Siemens is investing in edge technology, Henderson says, to complement the company’s IoT cloud platform called MindSphere. “With the added intelligence that can be gathered off of a machine, today we can directly connect to the cloud and provide a platform for an OEM to gather and analyze data about their machine.”
That is what ARPAC is doing for its manufacturing customers with the BeConnected service, which uses Rockwell FactoryTalk Analytics for machines and Microsoft Azure to transmit productivity data from the machine to the cloud server and generate reports to dashboards and event logs accessible via a secure website.
The cost for BeConnected is $4,000 per machine, which is a one-time charge for hardware and setup, and includes the first year subscription to the cloud service. ARPAC includes the option in every sales quote, still, not many customers buy into the offering, Ormanic says.
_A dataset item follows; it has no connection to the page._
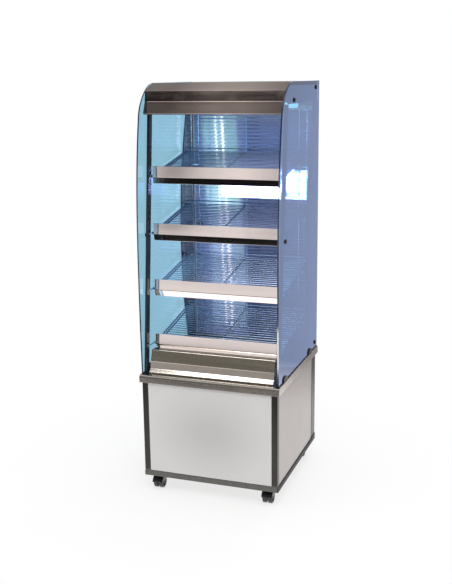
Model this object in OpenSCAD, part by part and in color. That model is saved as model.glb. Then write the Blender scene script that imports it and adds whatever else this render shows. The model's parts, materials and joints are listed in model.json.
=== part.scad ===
// Self-service bakery display case on a castored base cabinet.
// Origin: floor level, centre of the footprint. +Z up, front faces -Y, left is -X.

/* [Overall] */
// Worktop width, left to right
case_w = 600; // [590:1:640]
// Worktop depth, front to rear
case_d = 626; // [620:1:640]
// Height of the worktop's upper face above the floor
worktop_z = 510; // [505:1:540]
// Thickness of the worktop
worktop_t = 32; // [28:1:36]
// Height of the display section above the worktop
display_h = 1170; // [1165:1:1180]

/* [Base cabinet] */
// How far the cabinet stands in from the worktop edge at each side
base_inset = 9.5; // [8:0.5:14]
// Gap between the floor and the cabinet frame
castor_h = 65; // [65:1:70]
// Face width of the frame posts and rails
post_w = 25; // [22:1:28]
// Depth of the rear posts
rear_post_d = 60; // [50:1:64]

/* [Side glass] */
// Thickness of each glass side
glass_t = 6; // [5:0.5:8]
// Radius of the screw shanks through the glass
screw_r = 4; // [3:0.5:5]

/* [Shelves] */
// Rise of a shelf per unit of depth
shelf_slope = 0.185; // [0.15:0.005:0.2]
// Vertical distance from one shelf lip to the next
shelf_pitch = 231; // [228:1:232]
// Half length of the front lip
lip_half = 266; // [255:1:268]
// Wires across one shelf
wire_count = 20; // [14:1:22]
// Radius of the shelf wires
wire_r = 2; // [1.5:0.1:2.2]
// Radius of the shelf rails
rail_r = 3; // [2.5:0.1:3.2]

/* [Rear doors] */
// Thickness of a sliding door
door_t = 5; // [4:0.5:5.5]
// Width of a sliding door
door_w = 310; // [300:1:312]

/* [Castors] */
// Wheel radius
wheel_r = 25; // [24:0.5:25]
// Distance of the axle from the swivel axis, towards the front
trail = 15; // [12:1:16]

/* [Hidden] */
$fn = 48;
gap = 0.1;                            // between pieces that sit against each other
black = [0.06, 0.06, 0.06];
mid_grey = [0.7, 0.7, 0.7];
half_w = case_w / 2;
half_d = case_d / 2;
glass_x = 288;                        // inner face of the glass
glass_out = glass_x + glass_t;        // outer face of the glass
fit_x = glass_x - gap;                // outer edge of parts set between the glass sides
sheet_t = 1.6;                        // folded sheet

// ---------- helpers ----------
module box(x0, x1, y0, y1, z0, z1) translate([x0, y0, z0]) cube([x1 - x0, y1 - y0, z1 - z0]);
module rod_x(x0, x1, y, z, r) translate([x0, y, z]) rotate([0, 90, 0]) cylinder(r = r, h = x1 - x0);
module rod_y(y0, y1, x, z, r) translate([x, y1, z]) rotate([90, 0, 0]) cylinder(r = r, h = y1 - y0);
module rod_z(z0, z1, x, y, r) translate([x, y, z0]) cylinder(r = r, h = z1 - z0);
// Profile drawn in the Y-Z plane, drawn out along X
module along_x(x0, x1)
  translate([x0, 0, 0]) rotate([90, 0, 90]) linear_extrude(x1 - x0) children();
module both() {
  children();
  mirror([1, 0, 0]) children();
}
// Children drawn for the right side; s = -1 puts them on the left
module side(s) {
  if (s > 0) children();
  else mirror([1, 0, 0]) children();
}
// Children placed with z measured from the worktop's upper face
module on_worktop() translate([0, 0, worktop_z]) children();

// Folded sheet: a bent line of thickness t with mitred bends
function unit(v) = v / norm(v);
function left_of(v) = [-v[1], v[0]];
function shifted(p, i, d) = let (
  a = left_of(unit(i > 0 ? p[i] - p[i - 1] : p[1] - p[0])),
  b = i < len(p) - 1 ? left_of(unit(p[i + 1] - p[i])) : a) p[i] + (a + b) * d / (1 + a * b);
module fold(p, t) polygon(concat(
  [for (i = [0 : len(p) - 1]) shifted(p, i, t / 2)],
  [for (i = [len(p) - 1 : -1 : 0]) shifted(p, i, -t / 2)]));

// Rectangle with rounded corners
module rrect(x0, x1, y0, y1, r) {
  translate([x0 + r, y0]) square([x1 - x0 - 2 * r, y1 - y0]);
  translate([x0, y0 + r]) square([x1 - x0, y1 - y0 - 2 * r]);
  for (x = [x0 + r, x1 - r], y = [y0 + r, y1 - r]) translate([x, y]) circle(r = r, $fn = 32);
}

// ---------- base cabinet ----------
cab_x = half_w - base_inset;          // cabinet half width
cab_y = 304;                          // cabinet half depth
cab_top = worktop_z - worktop_t;
cab_in = cab_x - post_w;              // inner face of the posts
rear_post_y = cab_y - rear_post_d;    // front face of the rear posts
rail_top = castor_h + post_w;         // top of the lower rails
upper_rail = cab_top - 25;            // underside of the upper rails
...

It goes back to educating manufacturers on the benefits of these relatively easy add-ons to a machine and change their view of their world. To put it into perspective, it wasn’t too long ago that basic cell phones were an expensive novelty, and now we couldn’t imagine a world without our smartphone in hand telling us where to go and even what to do.
“We as technologists just need to explain to end users the huge potential for improved productivity and reduced maintenance,” B&R’s Kowal says.